3 Responses to Pensioners fall further into debt

  1. avatar Audrey Lee Thornton says:

    We are trying to downsize and had hoped to repay Aviva for an equity release taken out in 2002. Apart from the compound interest of more than50% of the original loan they want a 44K early repayment charge!!This would leave very little, so we’re bound to transfer the loan to the cheaper property

  2. avatar keith brett says:

    we are in that 1.8 million category. Due to a stroke at 56years i had to take my pension early (private0 For 10yrs I have been trying to cope with a large Mortgage and £70,000 debts i accrued as I had no help for the first two years with my £186k mortgage.

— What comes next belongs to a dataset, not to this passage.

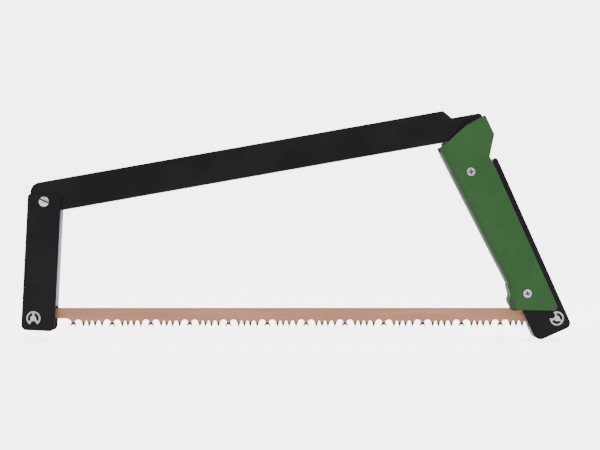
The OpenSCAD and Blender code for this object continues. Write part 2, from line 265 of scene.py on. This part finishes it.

Whilst I had critcal illness insurance this was used to support our everyday bills & exspensive mortgage, and help us survive Throught this poverty. the futer is non exhistent for smeone who worked a min 70hrs a week where all the help for us, perhaps we were born in England thats our only error it would seem.If I feel sorry for myself maybe but I dont appologise for that, my wife is also dissabled since her 16th due to NHS errors. the fact that millions are worse off than us does’nt help only that we can’t do anything to help them.
    Someone wake this and future Goverments up to the help needed in this country first, before it too late for us and future generations.

  3. avatar Chris Rodges says:

    It’s funny my parents who have retired to Ireland believe the Goverment gives them to much. They have an endless list of allowances they can claim for. I wonder is that is why Ireland are in such a pickle. Also Ireland is the place to be if you don’t want to work. 185 Euros per week + rent allowance. Why work. Who are the mugs, us.